TRIBUNNEWS.COM, JAKARTA - Si Fulan adalah seorang Muallaf. Dia mendapatkan hidayah dari Allah SWT dengan mengucapkan dua kalimat syahadat ketika usianya sudah memasuki 35 tahun.
Sebagai pemeluk baru agama Islam, Fulan tentunya harus melakukan banyak hal terutama untuk beradaptasi dengan syariat Islam.
Ada banyak hal-hal baru yang harus dilakukan Fulan mulai dari menjalankan ibadah shalat lima waktu yang diawali dengan bersuci dari hadas kecil dan besar yang ditandai dengan berwudu'.
Hal paling mendasar tentunya menjalankan syariat Islam yang mudah-mudah dulu sebelum naik ke tingkat selanjutnya.
Fulan juga mulai belajar huruf-huruf hijaiyyah agar bisa membaca serta memahami kitab suci ummat Islam, Al-Quran yang ditulis dalam bahasa Arab.
Nah, memasuki bulan Ramadan ini, Fulan berhadapan dengan syariat Islam yang lainnya yakni kewajiban menjalankan ibadah puasa Ramadan dengan menahan tidak minum dan makan dari terbitnya matahari hingga terbenamnya matahari.
Pertanyaan ditanyakan oleh Dewi kepada Ustadz Fauzi Qosim tentang masalah si Fulan tersebut:
Pertanyaan: Bagaimana hukum membayar puasa bagi seorang Mualaf yang sebelumnya tidak pernah berpuasa Ramadhan?
Seorang muallaf yang telah bersyahadat, maka telah dibebankan kewajiban syariat baginya (mukallaf), satu diantaranya adalah berpuasa.

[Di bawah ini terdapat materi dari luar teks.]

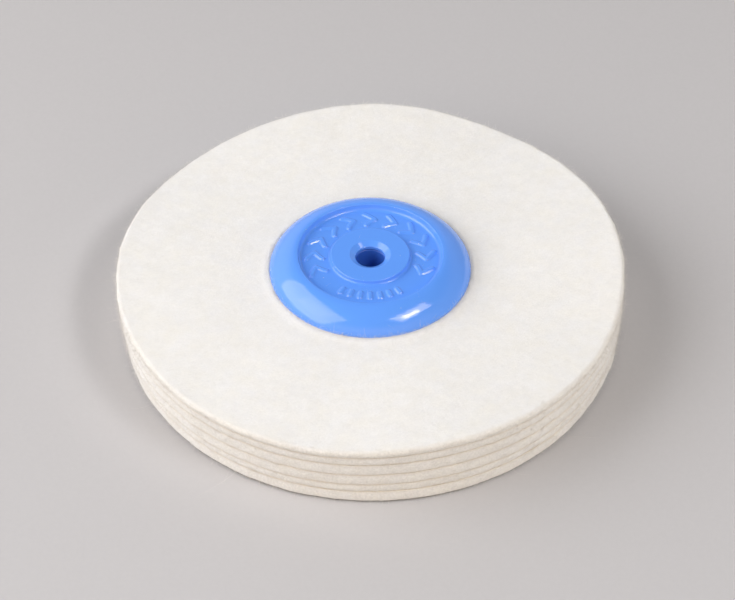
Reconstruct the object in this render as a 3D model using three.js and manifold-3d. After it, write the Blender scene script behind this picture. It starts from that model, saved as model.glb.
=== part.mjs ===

Namun, saat belum masuk Islam, apakah perlu qadha atau mengganti kewajiban yang belum dilakukan?, jumhur ulama sepakat, bahwa kewajiban syariat sebelum yang bersangkutan bersyahadat tidak perlu diqadha.
berdasarkan firman Allah Ta’ala:
قُلْ لِلَّذِينَ كَفَرُوا إِنْ يَنْتَهُوا يُغْفَرْ لَهُمْ مَا قَدْ سَلَفَ
“Katakanlah kepada orang-orang yang kafir itu “Jika mereka berhenti (dari kekafirannya), niscaya Allah akan mengampuni mereka tentang dosa-dosa mereka yang sudah lalu”. (QS. Al Anfal: 38)
Dan para Sahabat Rasulullah Saw tidak diperintahkan untuk mengqadha ibadah puasa, shalat dan zakat yang dulu mereka tinggalkan (di waktu kafir).